Where does the road ahead go for you and the project?
My job is to further optimize the facility and identify and implement potential for further automation. We collaborate on an almost weekly basis to further optimize the process with the IT team responsible for the warehouse management system – adapting dialogs, for example, to make day-to-day operations even easier. Otherwise, ensuring future growth is covered is a major issue. We have already taken precautions in terms of construction, but internally the focus for the next few years will be on greater efficiency and further automation.

Are there any points that you already have your eye on?
There is a lot of potential in Hohenems in automatic goods receipt. We already have the capability to unload a truck with 33 spaces in two minutes and store everything in just under 17 minutes. From then on, the load is available for our customer orders. The whole solution can also be used on the loading side in the future. What will play a major role in the future is automation in order picking. After the project phase, some robots were already planned so that heavy picks no longer have to be carried out by humans, and instead picking is done automatically from the source to the target pallet. In the project, however, we opted for the safe manual option, since we had already integrated many automation solutions anyway.

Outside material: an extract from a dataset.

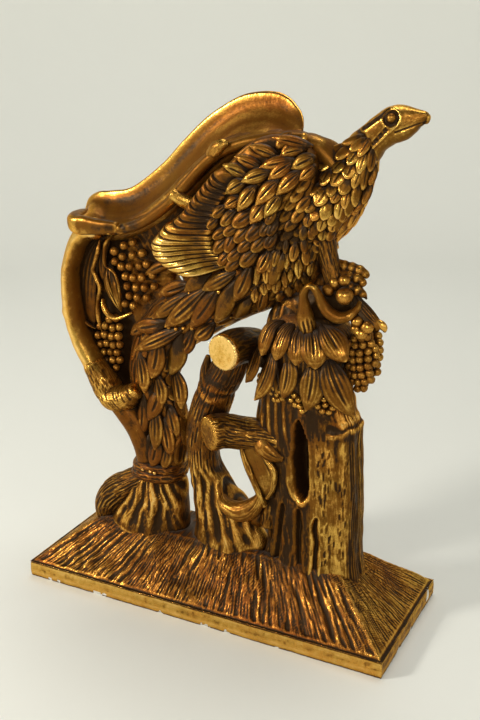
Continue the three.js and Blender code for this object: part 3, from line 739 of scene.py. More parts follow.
def slanted(seed, fill):
    """Relief of strokes cut across a cap of bark."""
    def relief(q):
        return -1.0 * gouges(q.x * 0.8 + q.z * 0.6, q.z * 0.8 - q.x * 0.6, 4.4, 20, seed, fill)
    return relief


def stem():
    part = Part("vine_stem")
    tube(part, STEM, 72, 2.4, relief=lambda q: worn(q) + 3.0 * q.near((-274, 458), (9, 9)), warm=0.36,
         stroke=0.04, dull=stem_dull_and_light, tone=0.95)
    tube(part, FOOT, 56, 2.4, relief=worn, warm=0.6, dull=0.25, stroke=0.3)
    # Two overlapping bark caps at the bend.
    caps = (([(-222, -26, 372, 17, 24), (-206, -28, 350, 21, 26), (-197, -28, 330, 21, 25),
              (-190, -28, 312, 13, 18)], slanted(147, 0.8)),
            ([(-200, -30, 330, 15, 21), (-184, -32, 322, 21, 25), (-160, -32, 326, 21, 24),
              (-142, -28, 340, 15, 20)], slanted(151, 0.5)))
    for path, strokes in caps:
        tube(part, path, 60, 1.9, relief=strokes, warm=0.4, dull=0.14, tone=0.6, stroke=0.6)
    return [part]


def scroll_sides(rows):
    """The scroll's front edge and back edge, and the smoothed way along them."""
    front, back = (even(side, count=rows)[1] for side in (SCROLL_FRONT, SCROLL_BACK))
    along = np.pad(np.gradient(front, axis=0) + np.gradient(back, axis=0), ((10, 10), (0, 0)), mode="edge")
    along = np.stack([np.convolve(along[:, k], np.ones(21), mode="valid") for k in range(3)], 1)
    return front[:, None], back[:, None], unit(along)[:, None]


def scroll_highlight(t, v):
    """A painted highlight: the bright band along the scroll's far side."""
    return step(0.66, 0.8, v) * step(0.97, 0.92, v) * step(0.45, 0.62, t) * step(0.93, 0.82, t)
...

These are the most exciting fields. At some point, there will certainly be driverless transport systems on the road, and then in ten or fifteen years there will be many new topics and, above all, a lot of potential.

Where is the journey going for you in the near future?
I have already had a great journey and have seen a lot in the company. Currently, I am responsible for operations in the central distribution center. There my goals are to make the processes more efficient and to cover future growth. I haven’t made any other personal plans at the moment, so the next two or three years are well covered. What comes after that, only time will tell.

Thank you very much for the interview!